É pobre e raso olhar para “Lula – O Filho o Brasil” e ver uma ferramenta de qualquer tipo, já que o desastre do filme, assim como um sucesso caso tivesse acontecido, influenciaria pouco ou quase nada, em sua imagem, ou esses mesmo revoltados do site não tentaram lembrar que somente uma porcentagem ínfima da população brasileira faz do cinema algo corriqueiro, e no caso de uma chegada em Hollywood, tal imagem ajudasse Lula em absolutamente nada. Uma acusação descabida que não só ofende a Comissão, como, mais ainda, coloca em pauta a seriedade de Fábio Barreto, já que nesse caso se resumiria a um qualquer atrás de atenção do governo, o que não faria jus a seus mais de vinte anos de carreira, que inclui até uma certa indicação ao Oscar por “O Quatrilho” (e que a maioria dos “comentadores” não deve nem ter tido o trabalho mínimo de tentar descobrir pelo Google mesmo)

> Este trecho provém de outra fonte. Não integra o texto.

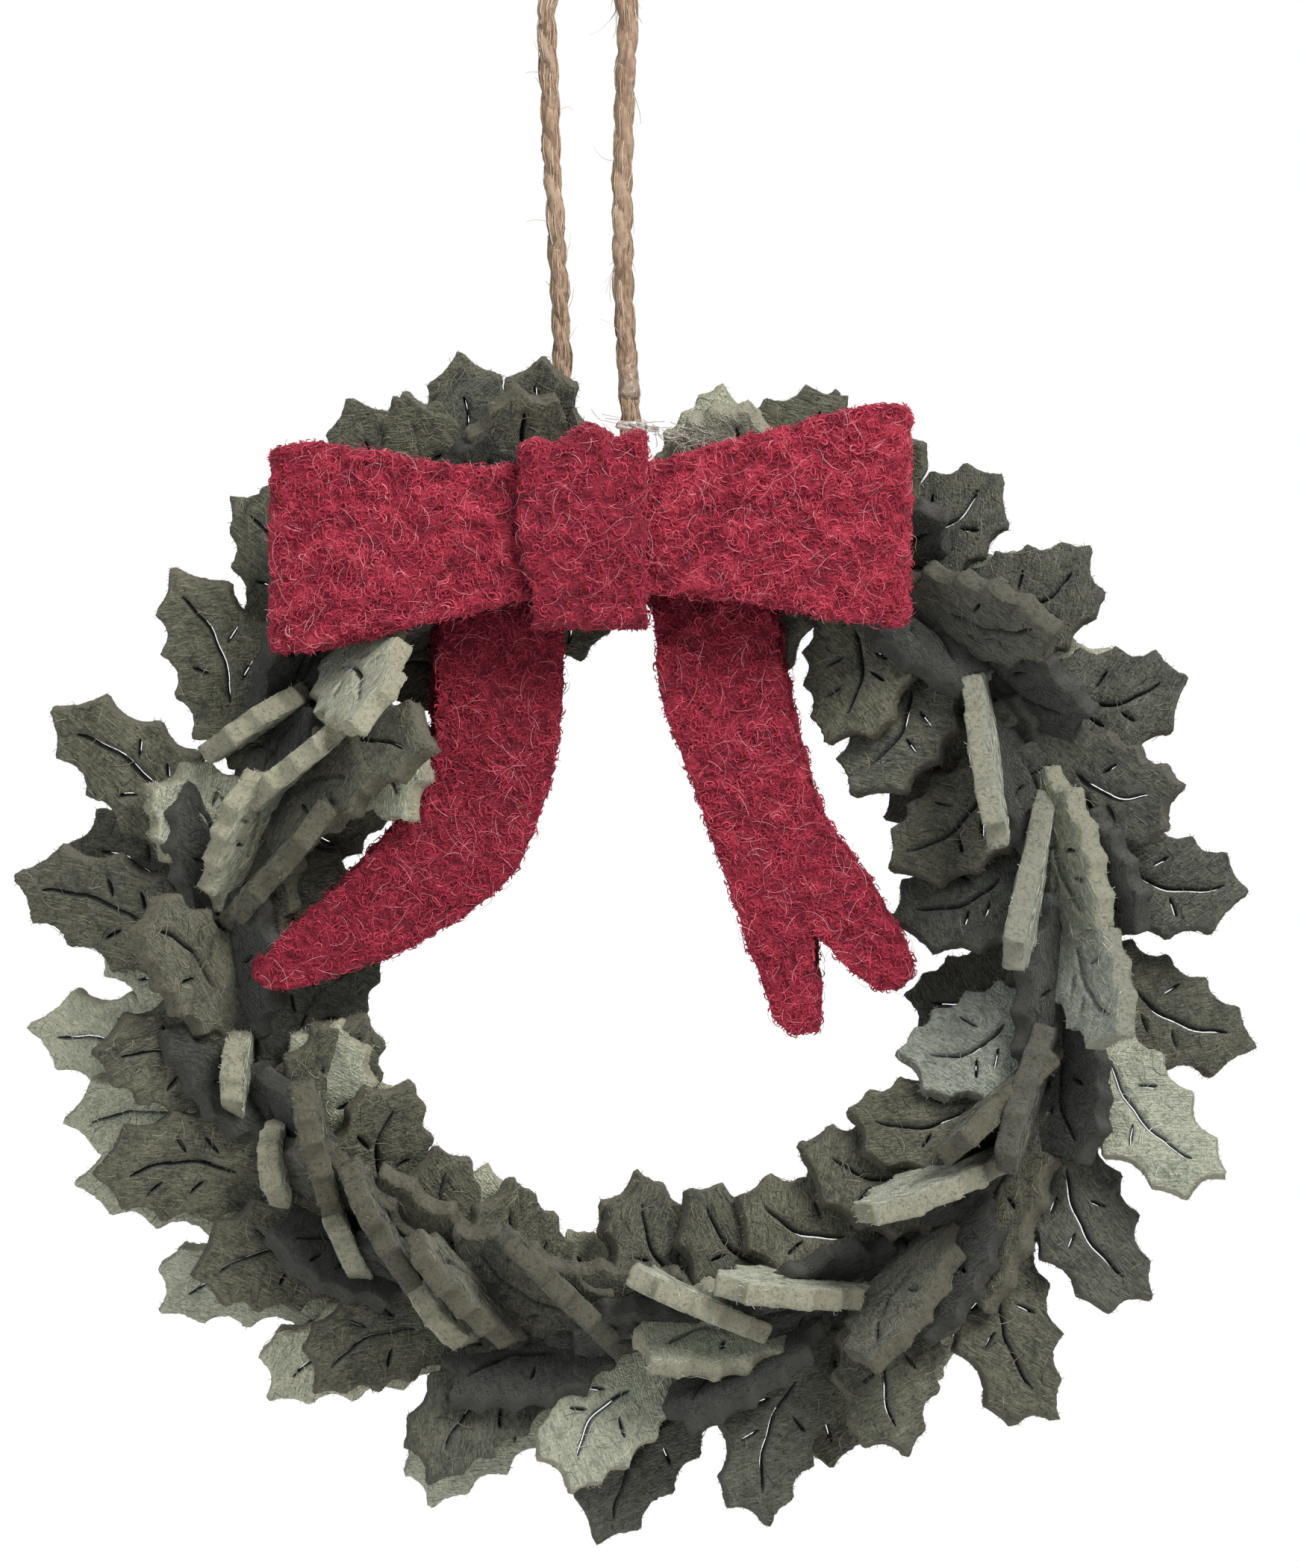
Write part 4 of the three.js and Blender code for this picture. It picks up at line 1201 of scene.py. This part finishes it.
def leaf_tone(station, rng):
    """The felt differs a little from leaf to leaf at random, and has painted light across the wreath: paler
    at the left, darker at the right, where the key light falls.
    """
    outward, _ = ring_directions(station)
    return LEAF_TONE - LEAF_PAINTED_LIGHT_ASIDE * outward[0] + rng.normal(0, LEAF_TONE_SPREAD)


def make_felt_piece(name, shape, felt, replaced=()):
    return make_piece(name, shape, [FELT[felt], FELT_FIBRE[felt]], "wreath", replaced)


def make_sprigs():
    for number, (station, felt, *leaves) in enumerate(SPRIGS, start=1):
        rng = np.random.default_rng(100 + number)
        shape = Shape()
        for leaf in leaves:
            add_leaf(shape, station, leaf, leaf_tone(station, rng), rng)
        # The sleeve is painted darker: painted shade round the wire
        add_sleeve(shape, station, SLEEVE_LENGTH, SLEEVE_PAINTED_SHADE * leaf_tone(station, rng), rng)
        make_felt_piece(f"felt_sprig_{number:02d}", shape, felt, [f"leaf_sprig_{number:02d}_{felt}"])


def make_loose_leaves():
    for number, (station, felt, *leaf) in enumerate(LOOSE_LEAVES, start=1):
        rng = np.random.default_rng(300 + number)
        shape = Shape()
        add_leaf(shape, station, leaf, leaf_tone(station, rng), rng)
        make_felt_piece(f"felt_loose_leaf_{number:02d}", shape, felt)


def make_fillers():
    stations = np.arange(FILLER_FIRST, FILLER_FIRST + 360 - FILLER_STEP / 2, FILLER_STEP)
    for number, station in enumerate(stations, start=1):
        roll, share = FILLER_ROLLS_AND_SHARES[number % len(FILLER_ROLLS_AND_SHARES)]
        if roll > 180 and SWUNG_THROUGH[0] < station < SWUNG_THROUGH[1]:
            continue
        rng = np.random.default_rng(500 + number)
        shape = Shape()
        roll += rng.uniform(-FILLER_TURN, FILLER_TURN)
        sweep = FILLER_SWEEP + rng.uniform(-FILLER_SWEEP_TURN, FILLER_SWEEP_TURN)
        share *= rng.uniform(0.9, 1.1)
        # Painted shade: the filler is painted much darker than the leaves round it
        tone = FILLER_PAINTED_SHADE * leaf_tone(station, rng)
        add_leaf(shape, station, (roll, sweep, share, 0), tone, rng)
        add_sleeve(shape, station, FILLER_SLEEVE_LENGTH, tone, rng)
        make_felt_piece(f"felt_filler_{number:02d}", shape, "dark")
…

Por outro lado, o pais com mais espíritas do mundo, 1,3% da população de acordo com o IBGE e seu CENSO de 2000, não indicar dois filmes de mesmo cunho religioso, é mais descabido ainda e, provavelmente, colocaria a Comissão como um bando de sociopatas perigosos, que escolheram “Salve Geral” no ano passado por ode ao tráfico e ao crime organizado, e pior ainda, jogando o que nos nomes que escolheram “O Quatrilho”?

Talvez eu tivesse que ter escrito essas linhas todas (que provavelmente não caberiam) no próprio site do MinC, exorcizando minha raiva para cima daquelas opiniões todas e ainda ajudando o coitado do estagiário que tentou responder meia dúzia delas. Isso talvez não diminuísse minha opinião, mas provavelmente a colocaria em um quadro de olhares perdidos sobre um assunto supervalorizado por essas mesmas pessoas que se mostram revoltadas com as escolhas, mas, com quase certeza, durante o resto do ano pouco se importam com os rumos do cinema nacional, nem se deslocam de suas casas para aquele cinema mais longe, onde, em circuito restrito, passou muito mais da metade de todos os concorrentes. Possivelmente, opiniões fortes de um grupo de indivíduos que não sabem o que estão perdendo olhando para o nosso cinema com uma visão muito mais curta que ele mereceria.

No final da contas não é a ida desse ou outro filme que acabou na berlinda, mas sim a possibilidade do indivíduo de criticar o trabalho, não de experts (já que essa denominação precisa de um pouco mais de cuidado na hora de ser usada), mas sim de pessoas, que, no mínimo agem de boa-fé com o cinema nacional, que erraram em sua escolha (na opinião desse que escreve essas linhas), mas por equívocos artísticos, optando por nomes em cartazes (o de Barreto talvez, o de Glória Pires, com certeza, e até o do Lula) e não pelo que está por trás daquele pedaço de papel.

Portanto, merecedor ou não, agora é hora de olhar para frente e torcer para que o nome do Brasil chegue mais uma vez na cerimônia de premiação em Los Angeles, por mais superestimado que isso seja, mas isso é assunto para uma outra coluna, talvez em janeiro quando os cinco concorrentes na categoria de Melhor Filme Estrangeiro serão anunciados para o mundo.